1. Ecoregion Analysis: 
   - The average total carbon combusted varied significantly across different ecoregions, with the Boreal Cordillera exhibiting the highest average combustion.
   - This highlights the role of geographical and ecological factors in fire behavior.

2. Stand Age and Carbon Combustion:
   - A positive relationship between stand age and total carbon combusted was observed, suggesting that older stands may store more biomass and release more carbon during fires.

3. Temporal Trends:
   - The Fire Weather Index (FWI) showed observable trends over time, indicating increasing fire danger in specific years.
   - Total carbon combusted also demonstrated variations over the years, possibly driven by climatic and ecological changes.

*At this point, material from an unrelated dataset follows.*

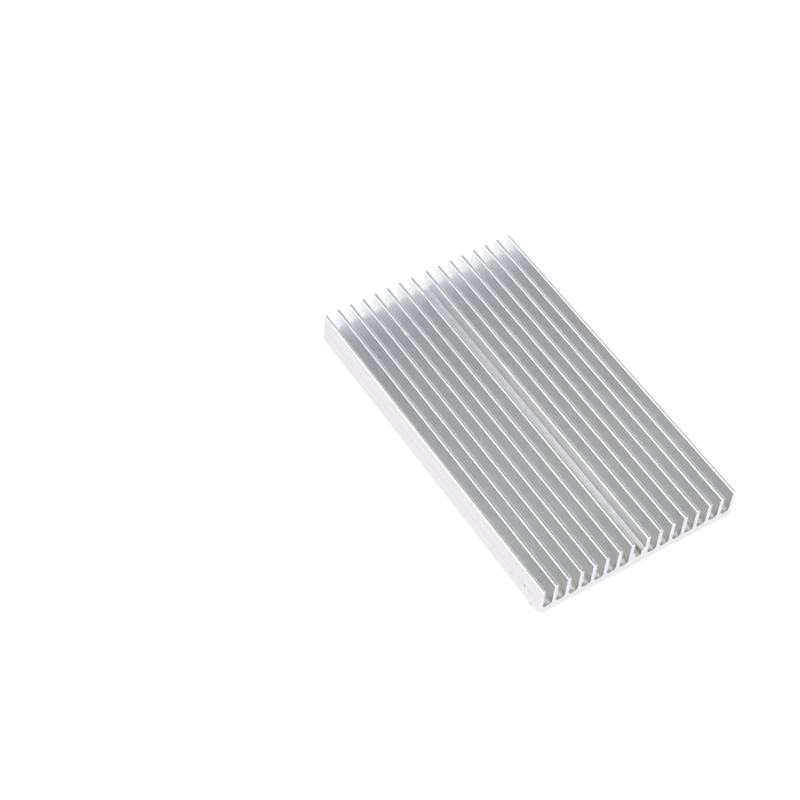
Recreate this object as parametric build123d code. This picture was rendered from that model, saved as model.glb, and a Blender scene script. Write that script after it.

4. Soil Properties and Fire Impact:
   - Soil carbon content was found to correlate with total carbon combusted, emphasizing the significant role of fire in altering soil composition.
   - Burn depth was inversely related to soil carbon content, indicating that deeper burns result in lower residual soil carbon levels.

5. Weather Factors and Fire Behavior:
   - Fire danger indices such as drought codes and precipitation levels showed a relationship with total carbon combusted, further underlining the influence of weather on fire intensity and impact.

This study provides a comprehensive view of the interaction between fire, vegetation, soil, and weather in boreal forests. By examining these factors, we gain valuable insights into the dynamics of forest fires, enabling better forest management and fire mitigation strategies.